No entanto, os textos divulgados posteriormente pelas autoridades americanas, inclusive o comunicado feito pelo presidente Donald Trump, diziam que Soleimani planejava “ataques iminentes”.

A dúvida deu margem para que a pré-candidata democrata à Presidência dos EUA, Elizabeth Warren, criticasse o presidente americano: “o governo não consegue acertar sua narrativa”.

“Nada na presente Carta prejudicará o direito inerente de legítima defesa individual ou coletiva no caso de ocorrer um ataque armado contra um membro das Nações Unidas, até que o Conselho de Segurança tenha tomado as medidas necessárias para a manutenção da paz e da segurança internacionais. As medidas tomadas pelos membros no exercício desse direito de legítima defesa serão comunicadas imediatamente ao Conselho de Segurança e não deverão, de modo algum, atingir a autoridade e a responsabilidade que a presente Carta atribui ao Conselho para levar a efeito, em qualquer tempo, a ação que julgar necessária à manutenção ou ao restabelecimento da paz e da segurança internacionais”.

O caso mais conhecido de utilização do que está previsto no artigo 51 da Carta da ONU é a ação retaliatória dos Estados Unidos no Iraque após os ataques de 11 de setembro – referendado pela resolução 1.368/2001 do Conselho de Segurança da organização.

Outra ação autorizada pelo Conselho de Segurança foi a intervenção militar na Líbia, durante o período da Primavera Árabe, em 2011. A resolução permitia o uso da força para a proteção de civis.

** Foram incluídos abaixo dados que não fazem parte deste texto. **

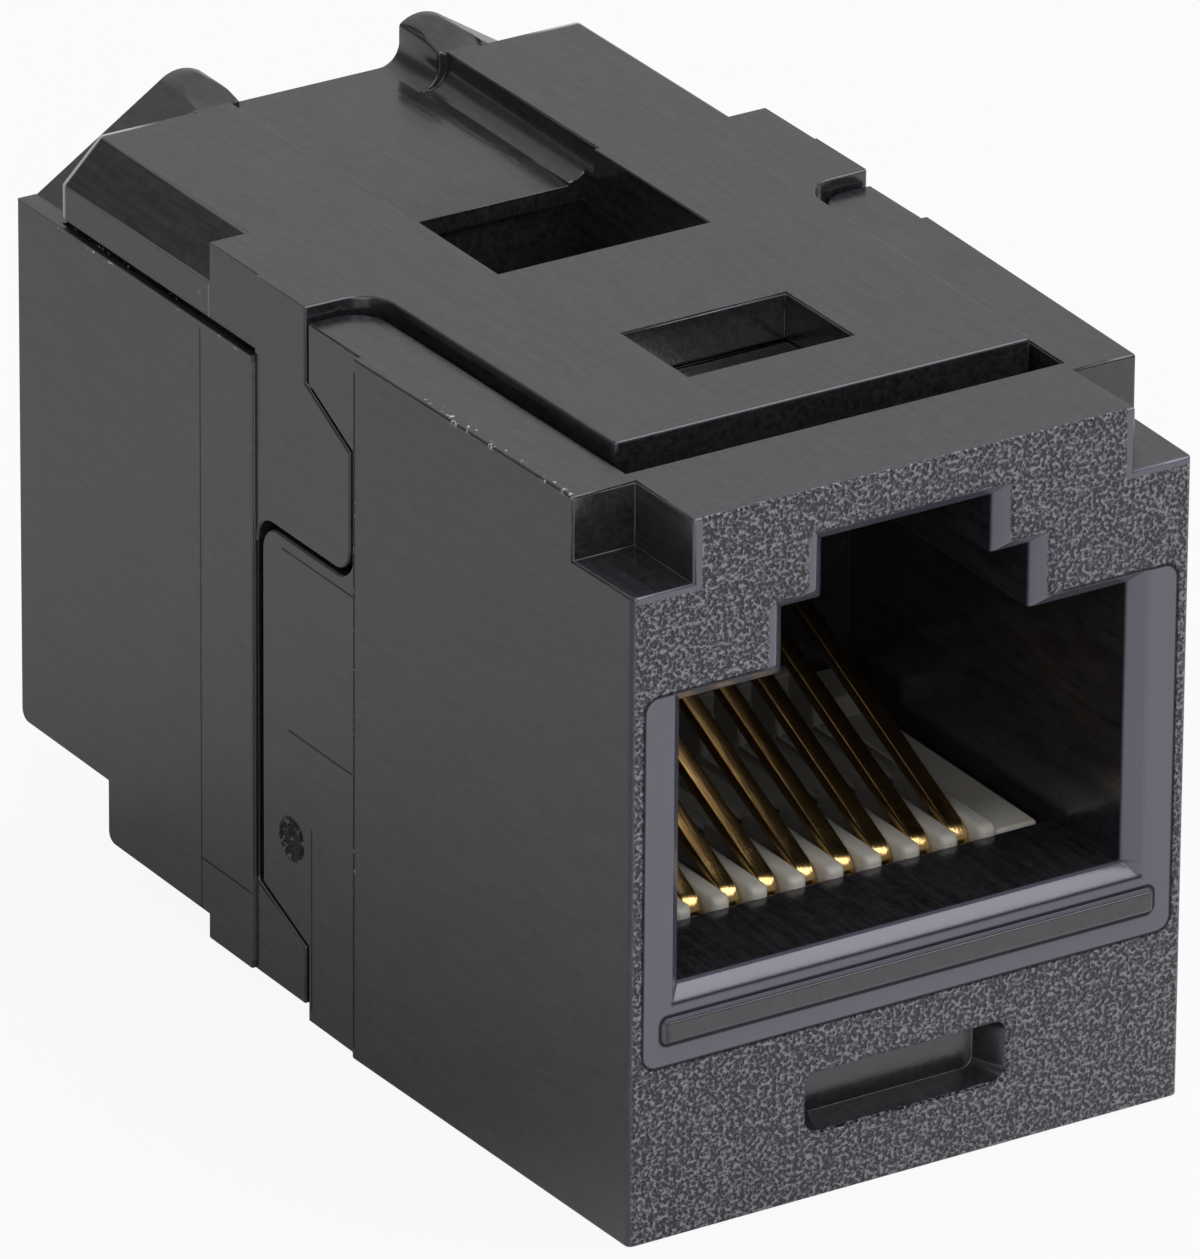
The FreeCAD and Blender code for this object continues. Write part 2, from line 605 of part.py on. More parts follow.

Na ocasião, a operação foi liderada pelos principais membros da Organização do Tratado do Atlântico Norte – OTAN. Rússia e China, no entanto, acusaram a OTAN de atuar para além do que a resolução permitia, ditando os rumos políticos da Líbia.

Em 2018, após alegar resposta ao uso de armas químicas pelo governo Bashar al-Assad em território Sírio, Estados Unidos, França e Inglaterra fizeram uma intervenção militar por meio de bombardeios à Síria.

Na ocasião, Trump argumentou que se tratava de “ameaça à Segurança Nacional” dos Estados Unidos, o que poderia justificar uma legítima defesa preventiva. A ação foi considerada ilegal nos termos da ONU e do Direito Internacional.

Consultados pelo G1, dois professores da Fundação Getúlio Vargas, Vinícius Rodrigues e Paulo Velasco, têm pontos de vista distintos sobre o uso do artigo 51 neste novo ataque do Irã com mais de 12 mísseis.

“A utilização do artigo 51 é uma tentativa de dar um verniz legal à sua ação, uma espécie de legitimidade. O artigo 51 é polêmico e as autoridades iranianas sabem disso. Quando essa situação chegar ao Conselho de Segurança da ONU, há uma grande chance de os Estados Unidos ficarem de um lado e Rússia do outro, com os outros membros optando pela neutralidade. Ou seja, o conselho poderá não chegar a nenhuma conclusão”, explicou o professor de Relações Internacionais, Vinícius Rodrigues.

Ele consegue enxergar uma lógica nos ataques para além da mera retaliação direta.

“A impressão que tenho é a seguinte: com esses ataques, o Irã diz aos Estados Unidos que o jogo agora está zero a zero – ‘vocês mataram nosso general e agora atacamos suas bases. Estamos empatados e é melhor pararmos por aqui’. É evidente que, neste momento, a bola está com os Estados Unidos. Vamos ver agora se essa situação vai avançar para uma escalada, algo que, neste momento, não acredito. Apesar de querer se estabilizar como principal força no Oriente Médio e enxergar os Estados Unidos como um obstáculo a esse objetivo, o Irã sabe que não pode vencer uma guerra direta contra os americanos”.

Para o professor Paulo Velasco, a utilização do artigo 51 foi indevida.

“O artigo justifica a legítima defesa quando um país sofre uma agressão efetiva contra seu território – o que de forma alguma foi o caso em questão. O assassinato do general Soleimani foi uma ação pontual e ocorrida em território iraquiano. Ou seja, trata-se de um ato pontual: a morte de um ator específico, fora do território iraniano. Portanto, a meu ver, o artigo 51 não poderia ser aplicado. Mas aí, cada país utiliza uma interpretação da lei e uma retórica diplomática diferente para justificar suas ações”.

Segundo ele, o Irã foi muito cuidadoso em sua retaliação.

“Os iranianos não fizeram nada além do previsto para dar essa resposta à sua população. Atacaram uma base que nem pertence aos Estados Unidos – apenas abriga militares americanos. E pelo menos até o momento, não há notícias de mortes americanas. Por isso, com o que temos até agora, não acredito em uma escalada do confronto. Os Estados Unidos sabem que uma guerra pode comprometer sua economia – algo que Trump não quer de jeito nenhum, sobretudo neste ano, em que ele tenta a reeleição. E o Irã também sabe que declarar guerra aos Estados Unidos é suicídio. O governo iraniano é muito pragmático – não por acaso, controla o país desde 1979”.